O afastamento, segundo a lei, também inclui aqueles que forem considerados “inadimplentes na prestação de contas de recursos públicos em decisão administrativa definitiva ou mesmo inadimplentes na prestação de contas da própria entidade”. A legislação ainda tornou obrigatório que as entidades prevejam nos estatutos que dirigentes nessas situações se tornem inelegíveis por 10 anos.

À época, em nota, a CBB negou as acusações: “Não houve nenhum gasto de recursos públicos com despesas pessoais ou indevidas da presidência, visto que, no curso do contrato em que aquelas citadas despesas ocorreram, a CBB entregou, periodicamente, toda a documentação de movimentação para a Eletrobras, que fez as devidas análises”, diz o comunicado.

Diretoria da esgrima se defende

Ed Alves/CB/D.A


O presidente da Confederação Brasileira de Esgrima (CBE), Gerli dos Santos, explicou que o centro de treinamento supostamente sem utilização é fruto de um convênio com uma instituição federal.

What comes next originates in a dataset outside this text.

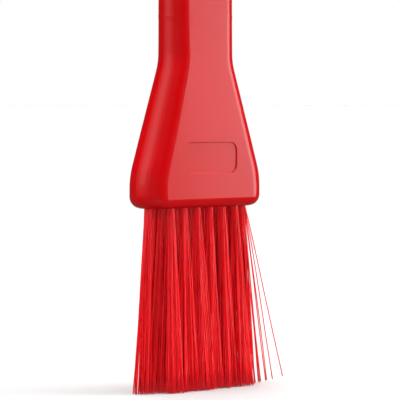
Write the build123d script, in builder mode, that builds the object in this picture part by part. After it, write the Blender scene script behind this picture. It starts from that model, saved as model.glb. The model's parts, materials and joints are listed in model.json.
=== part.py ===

Segundo o dirigente, o espaço também é usado pela federação carioca, por militares e, a partir do próximo Grand Prix, pela CBE, em parceria com outras federações internacionais da modalidade.

Sobre a confederação manter duas sedes, a principal no Rio de Janeiro e um escritório em Brasília, cidade onde o presidente reside, Gerli dos Santos questiona se os mandatários eleitos teriam de morar obrigatoriamente na capital carioca. “O fato de o presidente atual morar em Brasília e possuir uma sala para as ações relativas à CBE nos parece mais que justo, dado o valor de manutenção em detrimento de termos de demitir todos os funcionários residentes no Rio de Janeiro, objetivando realizar uma reestruturação no local de residência do presi-
dente”, justificou.

“Em relação à representação aoTCU e demais órgão de controle, estamos prontos para todos os esclarecimentos que se fizerem necessários para, depois, evidentemente, buscarmos as devidas reparações que se fizerem necessárias”, disse Gerli dos Santos. Ele completou: “Mesmo à frente da CBE, continuo trabalhando como todo brasileiro, além de conduzir a confederação de forma honesta e transparente”.